A recent economic analysis warns that retail prices for household staples like bread and pasta are set to remain elevated in the long term, even as the initial triggers subside. Major global shocks, including geopolitical tensions in the Middle East and severe weather patterns like El Niño, have caused sudden spikes in the cost of food. However, history and current data show that these retail prices tend to fall back very slowly, rarely returning to their pre-crisis baselines.
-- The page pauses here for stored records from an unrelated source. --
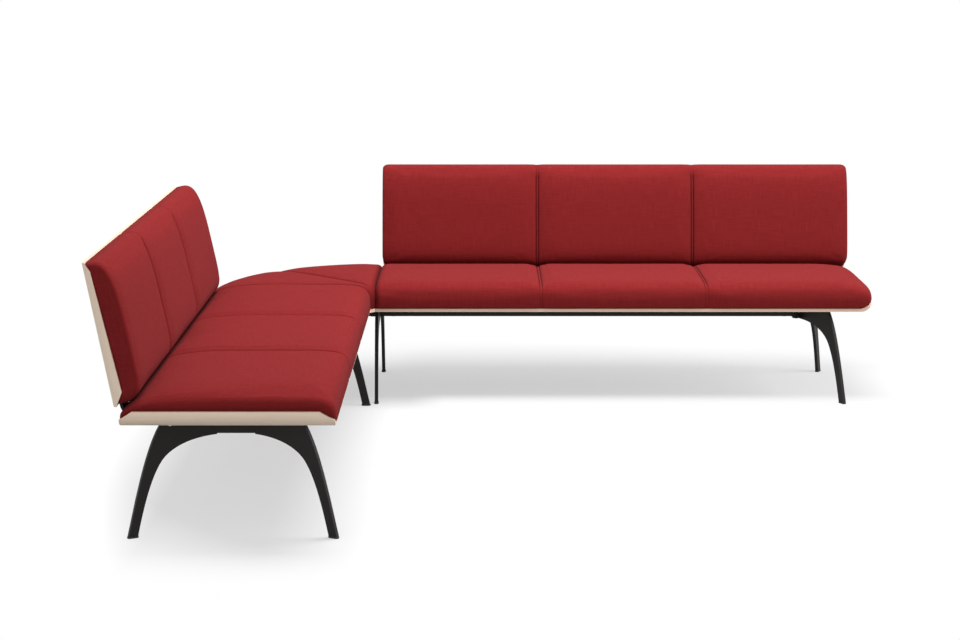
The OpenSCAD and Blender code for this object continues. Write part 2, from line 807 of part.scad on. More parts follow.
module corner_beam() {
    color(metal) difference() {
        translate([-joint_l / 2 - corner_beam_l, beam_y, beam_top - beam_h])
            tube(corner_beam_l, beam_w, beam_h, beam_wall);
        translate([-nose, 0, 0]) rotate([0, 0, 135]) translate([0, 0, beam_top - beam_h - 1])
            cube([2 * corner_r, corner_r, beam_h + 2]);
        corner_beam_bolt_holes();
        translate([-nose, 0, 0]) corner_bar_bolt_spots() bar_bolt_hole();
    }
}

module corner_beam_left() {
    left_bench() corner_beam();
}

module corner_beam_right() {
    right_bench() corner_beam();
}

module corner_beam_bolts() {
    color(zinc) {
        left_bench() for (side = [-1, 1])
            translate([corner_bolt_x, beam_y + side * beam_w / 4, beam_top - beam_h]) beam_bolt();
        right_bench() for (side = [-1, 1])
            translate([corner_bolt_x, beam_y + side * beam_w / 4, beam_top - beam_h]) beam_bolt();
    }
}

module on_diagonal() {
    translate([-beam_y, beam_y, 0]) rotate([0, 0, 135]) children();
}

module corner_bar_spots() {
    on_diagonal() for (end = [-1, 1], side = [-1, 1])
        translate([end * (beam_w / 2 + bar_w), side * bar_w / 4, 0]) children();
}

// Two bolts into each of the beams, on both sides of their mitre
module corner_bar_bolt_spots() {
    on_diagonal() for (end = [-1, 1], side = [-1, 1])
        translate([end * beam_w / 4, side * bar_w / 4, seat_z]) children();
}

module corner_bar_bolts() {
    color(zinc) plan() corner_bar_bolt_spots() bar_bolt();
}

module corner_bar_holes(z, h, r) {
    corner_bar_spots() translate([0, 0, z]) cylinder(h = h, r = r, $fn = 32);
}

module corner_cross_bar() {
    length = beam_w + 3 * bar_w;
    color(metal) plan() difference() {
        on_diagonal() translate([-length / 2, -bar_w / 2, seat_z - bar_t]) cube([length, bar_w, bar_t]);
        corner_bar_spots() translate([0, 0, seat_z - bar_t - 1])
            cylinder(h = bar_t + 2, r = screw_d / 2 + hole_fit, $fn = 32);
        corner_bar_bolt_spots() bar_bolt_hole();
    }
}

module corner_screws() {
    color(zinc) plan() corner_bar_spots() translate([0, 0, seat_z - bar_t]) wood_screw(bar_t);
}

left_bench() seat_shell();  // left_seat_shell
left_bench() back_shell();  // left_back_shell
left_bench() seat_cushion();  // left_seat_cushion
left_bench() back_cushion();  // left_back_cushion
left_bench() beam();  // left_beam
left_bench() end_block();  // left_end_block
left_bench() end_leg_front();  // left_end_leg_front
left_bench() end_leg_rear();  // left_end_leg_rear
left_bench() joint_block();  // left_joint_block
left_bench() joint_leg_front();  // left_joint_leg_front
left_bench() joint_leg_rear();  // left_joint_leg_rear
left_bench() outer_bracket();  // left_outer_bracket
left_bench() middle_bracket();  // left_middle_bracket
left_bench() inner_bracket();  // left_inner_bracket
left_bench() outer_cross_bar();  // left_outer_cross_bar
left_bench() middle_cross_bar();  // left_middle_cross_bar
left_bench() inner_cross_bar();  // left_inner_cross_bar
left_bench() bracket_plates();  // left_bracket_plates
left_bench() glides();  // left_glides
left_bench() shell_screws();  // left_shell_screws
left_bench() bracket_bolts();  // left_bracket_bolts
left_bench() leg_bolts();  // left_leg_bolts
left_bench() beam_bolts();  // left_beam_bolts
left_bench() bar_bolts();  // left_bar_bolts
right_bench() seat_shell();  // right_seat_shell
right_bench() back_shell();  // right_back_shell
right_bench() seat_cushion();  // right_seat_cushion
right_bench() back_cushion();  // right_back_cushion
right_bench() beam();  // right_beam
right_bench() end_block();  // right_end_block
right_bench() end_leg_front();  // right_end_leg_front
right_bench() end_leg_rear();  // right_end_leg_rear
right_bench() joint_block();  // right_joint_block
right_bench() joint_leg_front();  // right_joint_leg_front
right_bench() joint_leg_rear();  // right_joint_leg_rear
right_bench() outer_bracket();  // right_outer_bracket
right_bench() middle_bracket();  // right_middle_bracket
right_bench() inner_bracket();  // right_inner_bracket
right_bench() outer_cross_bar();  // right_outer_cross_bar
right_bench() middle_cross_bar();  // right_middle_cross_bar
right_bench() inner_cross_bar();  // right_inner_cross_bar
right_bench() bracket_plates();  // right_bracket_plates
right_bench() glides();  // right_glides
right_bench() shell_screws();  // right_shell_screws
right_bench() bracket_bolts();  // right_bracket_bolts
right_bench() leg_bolts();  // right_leg_bolts
right_bench() beam_bolts();  // right_beam_bolts
right_bench() bar_bolts();  // right_bar_bolts
plan() corner_seat_shell();
plan() corner_seat_cushion();
corner_beam_left();
corner_beam_right();
corner_cross_bar();
corner_screws();
corner_beam_bolts();
corner_bar_bolts();
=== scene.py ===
import math

import bmesh
import bpy
import numpy as np
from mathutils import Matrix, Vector


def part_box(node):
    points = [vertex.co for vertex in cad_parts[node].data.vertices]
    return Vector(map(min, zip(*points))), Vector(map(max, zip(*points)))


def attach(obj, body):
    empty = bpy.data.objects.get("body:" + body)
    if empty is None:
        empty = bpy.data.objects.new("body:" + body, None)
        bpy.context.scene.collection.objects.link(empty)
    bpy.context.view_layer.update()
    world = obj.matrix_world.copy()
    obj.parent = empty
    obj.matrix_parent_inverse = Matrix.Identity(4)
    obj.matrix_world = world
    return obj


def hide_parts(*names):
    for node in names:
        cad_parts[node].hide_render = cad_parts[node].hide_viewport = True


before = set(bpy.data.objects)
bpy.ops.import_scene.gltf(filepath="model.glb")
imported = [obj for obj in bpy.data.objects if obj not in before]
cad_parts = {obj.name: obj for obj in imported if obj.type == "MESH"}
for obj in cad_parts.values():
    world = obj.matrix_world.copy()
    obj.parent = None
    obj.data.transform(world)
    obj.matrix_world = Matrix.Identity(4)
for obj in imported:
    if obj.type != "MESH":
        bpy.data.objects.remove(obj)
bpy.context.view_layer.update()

# Plywood shells. The seats and backs are moulded beech plywood, nine plies to 12 mm, with
# bent-up ends that are cut on a slant. The veneer's grain follows the bend axis, the edges
# are sanded round and left clear, and the corner seat's shell is a flat quarter disc.
ply_t = 0.012
plies = 9
bend_r = 0.040
bench_l = 1.8
shell_gap = 0.001
seat_z = 0.343
seat_d = 0.600
back_y = 0.618
back_z = 0.398
lean = math.radians(10.5)
nose_x = 0.020
sanded_edge = 0.0014

# Points of a solid that are closer than this are joined, faces that turn by less than the
# first angle are one face, and edges that turn by more than the second are eased
weld = 2e-5
flat_turn = math.radians(0.6)
sharp_turn = math.radians(32)

# The veneers of the backs and the corner seat come from other places along the log
back_veneer = 3.0
corner_veneer = 7.0

# The right bench runs along +X from the corner seat, and the left one is its mirror image
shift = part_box("right_seat_shell")[0].y
start_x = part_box("right_seat_shell")[1].x - bench_l
bench_start = np.array([start_x, shift, 0.0])
corner_x = start_x - nose_x


def across_diagonal(points):
    """The mirror image on the row's diagonal, which turns one bench into the other."""
    return np.stack([-points[:, 1], -points[:, 0], points[:, 2]], axis=1)


def bench_coords(points, side):
    """Places in the row given along the bench, across it and up."""
    if side == "left":
        points = across_diagonal(points)
    return points - bench_start


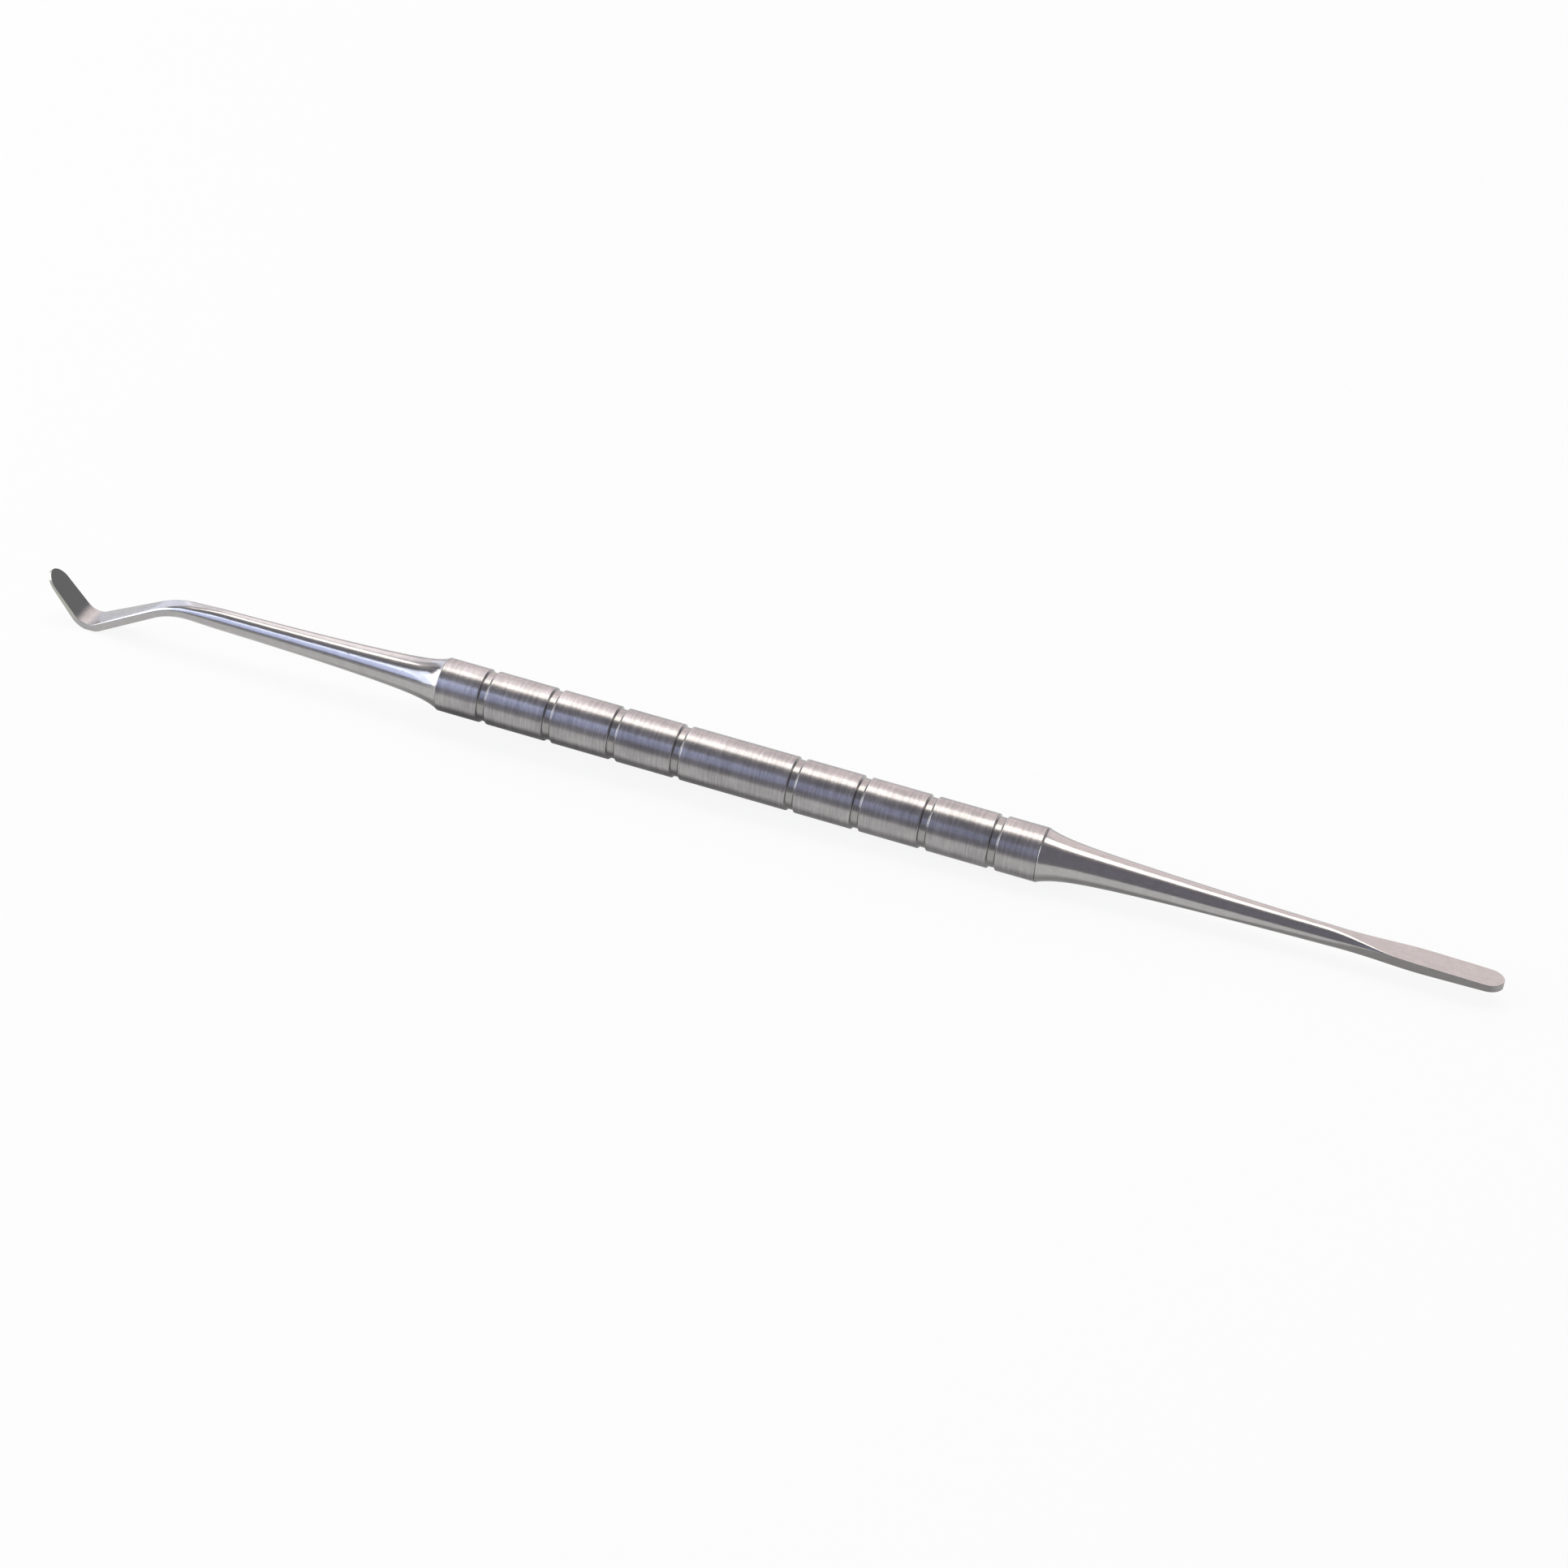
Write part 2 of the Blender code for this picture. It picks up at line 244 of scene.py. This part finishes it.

This phenomenon of "sticky inflation" within the agrifood supply chain is driven by compounded costs in logistics, processing, and retail. When a shock disrupts the market, every intermediary in the food system raises prices to cover increased risks and energy costs. Once the immediate crisis passes, these downstream players are often reluctant to lower their margins, keeping consumer prices artificially high.

For agricultural producers across Europe, from the wheat fields of Poland and Germany to the vast arable lands of Ukraine, this creates a frustrating disconnect. Consumers facing expensive bread often misdirect their frustration at farmers. Yet, the reality is that farm-gate prices—the actual money paid to the grower for raw grain—remain highly volatile and are frequently disconnected from the inflated prices seen on supermarket shelves.

The situation is further exacerbated by the asymmetric nature of agricultural input costs. During global shocks, the prices for essential farm inputs like nitrogen fertilizers, diesel fuel, and agricultural machinery often skyrocket. Unlike grain prices, which can drop rapidly following a strong harvest, these operational expenses tend to remain stubbornly high, severely squeezing the profit margins of farm businesses.

Context for farmers: This structural supply chain imbalance means that European grain growers cannot rely on high retail food prices to secure their profitability. Farm survival and growth now depend heavily on adopting precision agritech to optimize expensive inputs, exploring direct-supply contracts, and focusing intensely on cost-per-hectare efficiency rather than yield volume alone.